「お父さんがかわいそう」と思った
繁華街で男性と歩く母を見かけて追いかけた
高校生のときチヒロさん(33歳)は、友だちと遊びに行った繁華街で母が見知らぬ男性と腕を組んで歩いているのを見た。友だちに「ごめん、急用がある」と言い残して母を追った。ホテルへ入っていった母と男性の姿を確認したチヒロさんは、膝ががくがく震えるのを感じたという。

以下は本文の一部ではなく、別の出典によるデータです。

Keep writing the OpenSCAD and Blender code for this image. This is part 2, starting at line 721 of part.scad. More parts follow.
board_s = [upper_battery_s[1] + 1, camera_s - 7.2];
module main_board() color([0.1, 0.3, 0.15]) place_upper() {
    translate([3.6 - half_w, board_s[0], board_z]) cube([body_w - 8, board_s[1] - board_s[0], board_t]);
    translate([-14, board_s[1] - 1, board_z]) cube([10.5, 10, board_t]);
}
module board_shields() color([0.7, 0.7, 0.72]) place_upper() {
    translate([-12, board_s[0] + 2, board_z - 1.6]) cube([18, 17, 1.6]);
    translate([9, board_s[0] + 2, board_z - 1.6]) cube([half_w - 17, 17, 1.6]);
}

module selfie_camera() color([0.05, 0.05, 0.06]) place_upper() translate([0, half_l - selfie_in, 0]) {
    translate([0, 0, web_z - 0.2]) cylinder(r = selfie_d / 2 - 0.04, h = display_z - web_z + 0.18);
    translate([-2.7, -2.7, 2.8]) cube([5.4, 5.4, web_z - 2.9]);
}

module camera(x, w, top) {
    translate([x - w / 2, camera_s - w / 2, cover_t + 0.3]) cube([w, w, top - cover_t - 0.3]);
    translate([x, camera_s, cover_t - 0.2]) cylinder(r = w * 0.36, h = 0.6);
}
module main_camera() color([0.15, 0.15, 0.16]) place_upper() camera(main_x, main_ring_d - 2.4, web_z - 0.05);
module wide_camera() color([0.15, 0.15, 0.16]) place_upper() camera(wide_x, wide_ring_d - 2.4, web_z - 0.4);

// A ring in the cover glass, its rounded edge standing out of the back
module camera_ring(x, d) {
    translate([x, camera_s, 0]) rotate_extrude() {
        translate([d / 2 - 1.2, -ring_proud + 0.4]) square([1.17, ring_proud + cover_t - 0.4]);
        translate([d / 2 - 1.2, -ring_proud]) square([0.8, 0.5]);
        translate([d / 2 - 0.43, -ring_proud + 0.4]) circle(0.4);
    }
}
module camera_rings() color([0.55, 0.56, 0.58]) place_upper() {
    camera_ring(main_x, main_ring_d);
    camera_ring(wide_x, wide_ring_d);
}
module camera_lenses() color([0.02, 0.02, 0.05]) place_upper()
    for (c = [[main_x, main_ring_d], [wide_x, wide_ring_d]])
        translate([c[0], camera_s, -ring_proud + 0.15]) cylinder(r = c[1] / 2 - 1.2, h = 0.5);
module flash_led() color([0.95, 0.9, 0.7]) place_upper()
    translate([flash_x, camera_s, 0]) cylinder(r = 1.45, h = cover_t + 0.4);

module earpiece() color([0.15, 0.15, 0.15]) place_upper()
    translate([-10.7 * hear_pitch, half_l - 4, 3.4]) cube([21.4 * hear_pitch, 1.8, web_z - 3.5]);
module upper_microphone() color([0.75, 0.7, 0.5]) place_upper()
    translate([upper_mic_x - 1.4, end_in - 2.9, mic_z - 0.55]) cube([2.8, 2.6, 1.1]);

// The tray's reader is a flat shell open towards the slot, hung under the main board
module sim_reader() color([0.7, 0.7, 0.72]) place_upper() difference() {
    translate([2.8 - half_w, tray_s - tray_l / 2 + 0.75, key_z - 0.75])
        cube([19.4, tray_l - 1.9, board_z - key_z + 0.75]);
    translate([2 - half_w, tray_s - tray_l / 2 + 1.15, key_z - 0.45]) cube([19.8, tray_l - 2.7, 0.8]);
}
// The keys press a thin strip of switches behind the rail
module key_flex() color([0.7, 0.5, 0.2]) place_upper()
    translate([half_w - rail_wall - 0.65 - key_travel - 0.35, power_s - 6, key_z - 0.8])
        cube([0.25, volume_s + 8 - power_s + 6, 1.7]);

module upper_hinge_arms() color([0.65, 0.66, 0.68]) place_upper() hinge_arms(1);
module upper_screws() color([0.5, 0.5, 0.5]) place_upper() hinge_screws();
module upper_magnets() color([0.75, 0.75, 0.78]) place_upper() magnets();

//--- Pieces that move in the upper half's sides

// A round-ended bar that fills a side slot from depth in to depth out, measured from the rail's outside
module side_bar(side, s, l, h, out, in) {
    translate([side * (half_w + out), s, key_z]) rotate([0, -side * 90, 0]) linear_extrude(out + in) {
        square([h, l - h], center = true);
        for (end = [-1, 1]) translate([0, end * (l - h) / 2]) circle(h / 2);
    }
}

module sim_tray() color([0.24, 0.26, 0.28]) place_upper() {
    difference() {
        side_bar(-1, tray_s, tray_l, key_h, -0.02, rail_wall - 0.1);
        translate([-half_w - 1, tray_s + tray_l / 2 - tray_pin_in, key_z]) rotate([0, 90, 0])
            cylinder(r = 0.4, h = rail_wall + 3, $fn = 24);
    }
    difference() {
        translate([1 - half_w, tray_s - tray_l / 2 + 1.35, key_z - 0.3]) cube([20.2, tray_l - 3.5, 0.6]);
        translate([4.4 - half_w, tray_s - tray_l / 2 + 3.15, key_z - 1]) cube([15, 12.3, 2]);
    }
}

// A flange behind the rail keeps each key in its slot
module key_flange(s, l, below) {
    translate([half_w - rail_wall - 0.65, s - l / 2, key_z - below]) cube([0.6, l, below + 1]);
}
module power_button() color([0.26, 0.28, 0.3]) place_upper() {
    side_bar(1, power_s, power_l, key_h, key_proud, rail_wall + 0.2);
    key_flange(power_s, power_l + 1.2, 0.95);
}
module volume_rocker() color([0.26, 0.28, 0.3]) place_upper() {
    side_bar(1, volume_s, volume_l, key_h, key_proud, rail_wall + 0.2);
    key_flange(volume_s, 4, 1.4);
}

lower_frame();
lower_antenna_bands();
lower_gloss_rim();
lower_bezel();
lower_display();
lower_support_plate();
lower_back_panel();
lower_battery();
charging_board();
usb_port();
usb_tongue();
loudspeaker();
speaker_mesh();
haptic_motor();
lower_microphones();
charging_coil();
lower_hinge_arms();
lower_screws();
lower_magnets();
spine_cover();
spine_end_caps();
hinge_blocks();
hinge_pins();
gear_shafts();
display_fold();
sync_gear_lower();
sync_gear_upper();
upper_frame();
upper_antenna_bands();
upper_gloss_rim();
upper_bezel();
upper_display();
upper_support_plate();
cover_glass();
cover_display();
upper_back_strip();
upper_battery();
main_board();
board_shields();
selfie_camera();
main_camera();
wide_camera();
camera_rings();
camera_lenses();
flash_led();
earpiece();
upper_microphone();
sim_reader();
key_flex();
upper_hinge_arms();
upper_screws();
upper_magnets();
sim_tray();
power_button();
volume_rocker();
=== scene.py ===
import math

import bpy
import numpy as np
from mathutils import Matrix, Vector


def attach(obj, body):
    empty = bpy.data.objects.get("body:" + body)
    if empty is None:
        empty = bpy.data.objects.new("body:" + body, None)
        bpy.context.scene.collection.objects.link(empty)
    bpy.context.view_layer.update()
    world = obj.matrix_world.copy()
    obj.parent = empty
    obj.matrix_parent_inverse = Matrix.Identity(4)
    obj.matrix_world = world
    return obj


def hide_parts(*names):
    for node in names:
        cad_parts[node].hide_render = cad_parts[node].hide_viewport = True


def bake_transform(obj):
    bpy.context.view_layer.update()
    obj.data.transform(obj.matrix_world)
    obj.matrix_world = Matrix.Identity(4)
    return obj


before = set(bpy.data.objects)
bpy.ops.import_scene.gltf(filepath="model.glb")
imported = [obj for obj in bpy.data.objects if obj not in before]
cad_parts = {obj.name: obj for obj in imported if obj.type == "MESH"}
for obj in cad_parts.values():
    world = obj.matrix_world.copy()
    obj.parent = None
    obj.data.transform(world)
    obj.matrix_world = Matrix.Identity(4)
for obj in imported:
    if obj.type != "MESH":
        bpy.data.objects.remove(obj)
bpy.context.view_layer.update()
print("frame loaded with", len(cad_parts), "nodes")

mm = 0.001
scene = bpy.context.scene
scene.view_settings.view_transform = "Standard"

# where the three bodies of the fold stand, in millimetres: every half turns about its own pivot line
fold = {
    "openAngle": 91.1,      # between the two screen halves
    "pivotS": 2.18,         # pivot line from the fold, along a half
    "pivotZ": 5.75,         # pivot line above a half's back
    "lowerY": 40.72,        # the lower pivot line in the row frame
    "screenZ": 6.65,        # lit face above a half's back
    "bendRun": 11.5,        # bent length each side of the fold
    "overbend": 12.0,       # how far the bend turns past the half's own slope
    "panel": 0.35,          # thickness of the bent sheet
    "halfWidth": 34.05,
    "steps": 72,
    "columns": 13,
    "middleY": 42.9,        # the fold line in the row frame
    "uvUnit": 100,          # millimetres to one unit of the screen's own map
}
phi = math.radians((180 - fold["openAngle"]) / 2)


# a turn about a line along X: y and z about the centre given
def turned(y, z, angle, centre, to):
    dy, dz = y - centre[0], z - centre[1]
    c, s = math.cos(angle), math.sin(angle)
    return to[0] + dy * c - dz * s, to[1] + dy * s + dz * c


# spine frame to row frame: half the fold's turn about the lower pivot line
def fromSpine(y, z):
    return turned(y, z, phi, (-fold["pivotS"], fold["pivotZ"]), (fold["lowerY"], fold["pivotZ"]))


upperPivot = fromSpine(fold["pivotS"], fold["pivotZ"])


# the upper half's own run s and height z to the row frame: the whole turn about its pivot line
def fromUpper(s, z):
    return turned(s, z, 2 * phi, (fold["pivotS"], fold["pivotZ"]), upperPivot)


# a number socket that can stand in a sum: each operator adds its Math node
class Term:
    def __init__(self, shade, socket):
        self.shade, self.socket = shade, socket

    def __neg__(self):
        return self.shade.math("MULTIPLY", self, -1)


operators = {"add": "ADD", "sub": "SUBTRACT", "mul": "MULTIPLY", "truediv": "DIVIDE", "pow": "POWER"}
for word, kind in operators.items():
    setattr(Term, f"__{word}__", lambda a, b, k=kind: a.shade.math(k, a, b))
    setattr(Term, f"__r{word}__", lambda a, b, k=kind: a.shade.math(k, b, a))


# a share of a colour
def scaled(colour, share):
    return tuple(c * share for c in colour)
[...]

「母はお嬢なんですよ。父にはわがままばかり言ってたし、子どもの私にも頼ってばかりいた。父も私も弟も、そんな母をしょうがないなあと言いながらフォローする。うちの家族はそういう力関係で成り立っていたんです」
母は仕事では、有能なやり手だったようだ。一方、家事は苦手で、料理も決してうまくはなかった。中学生になってからは、ほとんどチヒロさんが料理を担当していた。それでも母は愛情深い人で、家族を愛しているのはみんなわかっていた。だからこそ笑いながらフォローしていたのだ。
「それなのに浮気だなんて。私自身もショックではあったけど、それ以上に父が知ったら悲しむと思いました。母を許せないというよりは、父には隠さなければ、と。その日の夜、母にこっそり伝えたんです。『今日、見かけたよ』と。すると母は『あら』って。あら、じゃないでしょと(笑)。今だから笑えますが、当時は真剣でした。『お父さんにバレたら泣くよ』と言うと、わかったって」
母は娘が頼りになると思ったのだろうか。ときおりアリバイを頼んでくるようになっていった。
「明日は遅いんだけど、昔のママ友とご飯だってパパには言っておいて、と言うようになったんです。知るかと言いたいところなんですが、なんとなくかばってあげたくなるのが母の得なところなんですよね」
母の恋はそれから数カ月で終わりを迎えた。